The Great Library Rundown, Part 1: Garth Greenwell’s What Belongs to You and Katie Roiphe’s The Violet Hour: Great Writers at the End

Though I generally don’t use my local library as often as I feel I should, over the last few months I’ve read a steady stream of library books, which I’ll be opining on in batches. Chez O is about to see some very busy weeks, so longer review posts will appear sporadically, I’m afraid.

Let’s sally forth, shall we?

In March I checked out two books I’ve had my eye on for quite a while: Garth Greenwell’s debut novel What Belongs to You and Katie Roiphe’s study of writers meeting their deaths, The Violet Hour. Both were on hold, so I had to return them before I could do a proper write-up, but here’s a short glimpse of each.

IMG_6233What Belongs to You is narrated by an American teacher living in Bulgaria, who finds himself drawn to Mitko, a beguiling and needy hustler. In long sentences and paragraphs (sometimes pages long), Mr. Greenwell reveals the narrator’s troubled Southern childhood, his attempts to control his desire for risk, his confessional impulses. The prose is precise and rather cool, I would say, for a book so concerned with lust and longing, but the contrast between subject and style works to draw the reader into the kinds of worlds we might ordinarily look past, to overcome our resistance to deeply examining uncomfortable emotions like fear, shame, and pity. It’s a remarkable, timely, and difficult novel, well worth reading.

Here’s a passage I particularly liked, from later in the novel when the narrator and his mother have traveled by train in a compartment with another woman and a small boy:

Making poems is a way of loving things, I had always thought, of preserving them, of living moments twice; or more than that, it was a way of living more fully, of bestowing on experience a richer meaning. But that wasn’t what it felt like when I looked back at the boy, wanting a last glimpse of him; it felt like a loss. Whatever I could make of him would diminish him, and I wondered whether I wasn’t really turning my back on things in making them into poems, whether instead of preserving the world I was taking refuge from it.


 

IMG_6239I’m fascinated with death—not in a Hot Topic skull necklace kind of way, I mean, but about its practical realties and existential murkiness—and so this book was right up my alley. Ms. Roiphe, herself the survivor of a near-fatal childhood illness, conducted research (including interviews with relatives, friends, and caregivers) on how writers approached their own looming ends.

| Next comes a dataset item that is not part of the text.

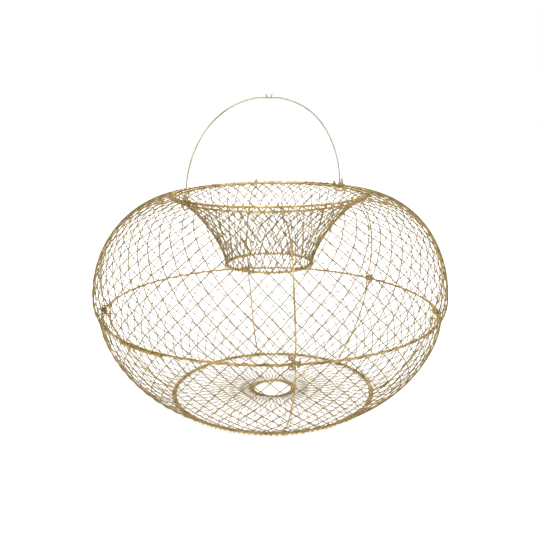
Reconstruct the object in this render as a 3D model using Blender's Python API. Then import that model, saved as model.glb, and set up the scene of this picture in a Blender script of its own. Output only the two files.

You’ll find chapters on Susan Sontag, Freud, Dylan Thomas, Maurice Sendak, and John Updike (and a conversation with James Salter at the end of the book); each is utterly different and completely absorbing.  As soon as I finished it, I put The Violet Hour on my (imaginary) wish list. Intellectual, unflinching, ferocious questioning. Here are a few lines I noted:

In even the worst deaths, observed closely, there is a great burst of life.

*

Time in the hospital is strange; it just hangs there, with no progression of the sun, no night, even, in all that fluorescence, in the nurses ducking in at three in the morning, in tests, and medications, and blood pressure takings.

*

[about James Salter] In some larger sense, of course, the thing I want from him is delusional. I want him to tell me what it means to come close to death. He flew fighter planes in Korea. He writes more radiant sentences than any writer alive. He seems from his fiction to see ends in beginnings, loss before the fact. From these unrelated details, I have somehow concocted a fantasy that he has made peace with death, seen it up close, knows its surface. I have a further implausible fantasy that he can or wants to share this knowledge with me and put it into words.

P.S. for Ripley: Happy birthday; no bildungsroman today!